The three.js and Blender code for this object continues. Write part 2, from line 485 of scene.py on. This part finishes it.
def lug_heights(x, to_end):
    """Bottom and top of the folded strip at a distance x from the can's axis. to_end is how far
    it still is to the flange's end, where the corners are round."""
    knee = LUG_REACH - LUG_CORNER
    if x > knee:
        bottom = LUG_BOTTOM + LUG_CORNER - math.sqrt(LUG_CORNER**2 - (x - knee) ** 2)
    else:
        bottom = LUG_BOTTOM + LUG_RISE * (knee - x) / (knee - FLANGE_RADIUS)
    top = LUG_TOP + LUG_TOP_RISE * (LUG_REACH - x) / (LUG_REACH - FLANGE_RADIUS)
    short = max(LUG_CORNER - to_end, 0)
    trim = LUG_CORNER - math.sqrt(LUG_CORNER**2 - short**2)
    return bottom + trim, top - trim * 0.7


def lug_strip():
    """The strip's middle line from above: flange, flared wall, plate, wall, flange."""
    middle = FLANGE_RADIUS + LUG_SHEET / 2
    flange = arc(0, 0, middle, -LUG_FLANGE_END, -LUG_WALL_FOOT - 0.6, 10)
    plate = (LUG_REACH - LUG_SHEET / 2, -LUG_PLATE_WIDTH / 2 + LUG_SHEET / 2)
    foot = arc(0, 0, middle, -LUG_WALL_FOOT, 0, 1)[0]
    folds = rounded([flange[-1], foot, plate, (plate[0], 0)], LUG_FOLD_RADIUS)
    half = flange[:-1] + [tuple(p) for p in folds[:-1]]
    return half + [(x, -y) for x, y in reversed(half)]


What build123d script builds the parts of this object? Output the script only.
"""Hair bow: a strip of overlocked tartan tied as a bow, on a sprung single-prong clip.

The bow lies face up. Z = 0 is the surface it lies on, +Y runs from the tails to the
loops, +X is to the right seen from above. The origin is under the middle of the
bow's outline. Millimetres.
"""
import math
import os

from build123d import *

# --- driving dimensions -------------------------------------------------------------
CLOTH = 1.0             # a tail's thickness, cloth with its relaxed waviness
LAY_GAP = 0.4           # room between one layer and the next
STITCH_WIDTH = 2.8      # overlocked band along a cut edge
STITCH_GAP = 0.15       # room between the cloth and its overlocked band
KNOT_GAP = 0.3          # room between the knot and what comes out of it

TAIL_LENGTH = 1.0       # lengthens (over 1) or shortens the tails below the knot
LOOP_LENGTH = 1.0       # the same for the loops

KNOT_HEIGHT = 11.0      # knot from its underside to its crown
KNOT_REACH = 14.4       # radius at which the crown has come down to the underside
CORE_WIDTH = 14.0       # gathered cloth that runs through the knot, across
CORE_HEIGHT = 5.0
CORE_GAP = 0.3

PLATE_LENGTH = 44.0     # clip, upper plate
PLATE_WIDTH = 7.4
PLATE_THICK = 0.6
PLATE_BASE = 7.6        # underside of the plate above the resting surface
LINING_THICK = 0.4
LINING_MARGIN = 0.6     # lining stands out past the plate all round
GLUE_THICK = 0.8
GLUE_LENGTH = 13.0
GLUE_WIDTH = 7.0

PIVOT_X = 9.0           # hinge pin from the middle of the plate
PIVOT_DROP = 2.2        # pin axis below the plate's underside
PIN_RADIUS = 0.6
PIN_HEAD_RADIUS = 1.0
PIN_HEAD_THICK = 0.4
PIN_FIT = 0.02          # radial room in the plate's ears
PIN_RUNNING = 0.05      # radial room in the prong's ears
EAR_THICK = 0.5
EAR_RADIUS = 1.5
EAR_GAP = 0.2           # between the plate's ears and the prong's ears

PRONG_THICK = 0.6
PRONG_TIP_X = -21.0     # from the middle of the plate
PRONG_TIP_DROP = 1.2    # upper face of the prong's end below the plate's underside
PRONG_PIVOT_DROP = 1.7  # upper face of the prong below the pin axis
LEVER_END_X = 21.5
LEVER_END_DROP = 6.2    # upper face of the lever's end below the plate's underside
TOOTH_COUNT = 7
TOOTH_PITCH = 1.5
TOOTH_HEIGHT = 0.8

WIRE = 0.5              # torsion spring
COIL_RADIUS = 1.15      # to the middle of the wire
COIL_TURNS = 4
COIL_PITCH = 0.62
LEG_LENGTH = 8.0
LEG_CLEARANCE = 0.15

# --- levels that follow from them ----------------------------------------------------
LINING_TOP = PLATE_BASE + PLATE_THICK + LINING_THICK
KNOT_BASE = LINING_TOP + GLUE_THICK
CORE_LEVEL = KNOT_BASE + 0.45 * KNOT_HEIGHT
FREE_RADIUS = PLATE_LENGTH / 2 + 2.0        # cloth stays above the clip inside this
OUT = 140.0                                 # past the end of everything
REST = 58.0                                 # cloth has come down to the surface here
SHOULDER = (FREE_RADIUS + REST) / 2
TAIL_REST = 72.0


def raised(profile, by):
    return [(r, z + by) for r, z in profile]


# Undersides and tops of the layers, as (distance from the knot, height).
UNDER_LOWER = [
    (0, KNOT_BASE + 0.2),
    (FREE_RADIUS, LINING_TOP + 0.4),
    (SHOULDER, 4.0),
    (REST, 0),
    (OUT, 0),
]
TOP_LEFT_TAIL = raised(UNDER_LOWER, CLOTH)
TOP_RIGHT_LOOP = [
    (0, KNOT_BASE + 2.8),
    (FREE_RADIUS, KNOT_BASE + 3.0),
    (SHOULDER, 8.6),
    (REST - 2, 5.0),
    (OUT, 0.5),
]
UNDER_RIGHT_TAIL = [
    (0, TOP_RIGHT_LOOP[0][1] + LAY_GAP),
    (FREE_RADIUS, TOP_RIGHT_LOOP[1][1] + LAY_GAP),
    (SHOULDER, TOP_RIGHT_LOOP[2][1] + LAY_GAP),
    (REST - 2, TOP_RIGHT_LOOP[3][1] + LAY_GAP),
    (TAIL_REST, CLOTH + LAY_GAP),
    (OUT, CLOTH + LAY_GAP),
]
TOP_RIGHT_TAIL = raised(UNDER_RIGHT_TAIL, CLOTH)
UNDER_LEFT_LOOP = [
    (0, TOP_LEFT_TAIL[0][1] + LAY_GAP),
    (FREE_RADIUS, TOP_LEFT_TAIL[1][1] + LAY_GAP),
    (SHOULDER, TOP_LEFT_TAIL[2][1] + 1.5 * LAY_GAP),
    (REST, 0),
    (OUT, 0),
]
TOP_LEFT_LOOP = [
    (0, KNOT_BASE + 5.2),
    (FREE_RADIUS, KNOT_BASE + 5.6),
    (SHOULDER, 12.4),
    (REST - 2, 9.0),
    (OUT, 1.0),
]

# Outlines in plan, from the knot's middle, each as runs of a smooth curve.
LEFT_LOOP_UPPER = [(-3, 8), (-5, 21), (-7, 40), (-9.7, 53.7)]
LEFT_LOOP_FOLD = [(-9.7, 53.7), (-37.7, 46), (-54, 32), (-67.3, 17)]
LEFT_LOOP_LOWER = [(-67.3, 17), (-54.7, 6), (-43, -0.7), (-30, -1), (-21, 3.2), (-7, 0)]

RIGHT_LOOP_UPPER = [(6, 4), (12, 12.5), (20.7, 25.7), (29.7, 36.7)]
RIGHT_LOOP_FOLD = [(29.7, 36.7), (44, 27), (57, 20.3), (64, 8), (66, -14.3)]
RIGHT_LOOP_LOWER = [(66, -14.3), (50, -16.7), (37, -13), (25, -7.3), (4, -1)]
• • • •
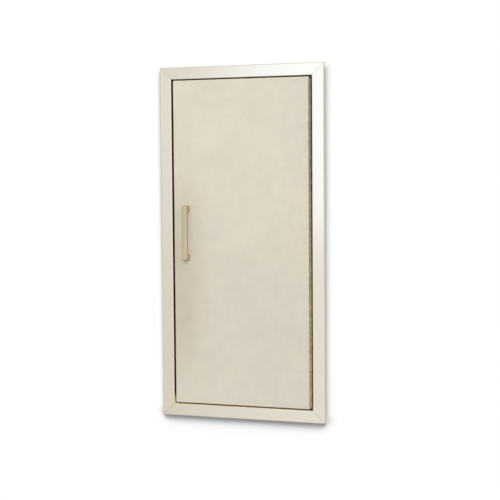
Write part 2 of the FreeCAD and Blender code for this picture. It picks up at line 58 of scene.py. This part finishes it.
• • • •
__TASK DESCRIPTION__
Starting at the line that holds "What build123d script", copy each line exactly and stop after the line that holds "sprung single-prong clip.".

__SOLUTION BELOW__
What build123d script builds the parts of this object? Output the script only.
"""Hair bow: a strip of overlocked tartan tied as a bow, on a sprung single-prong clip.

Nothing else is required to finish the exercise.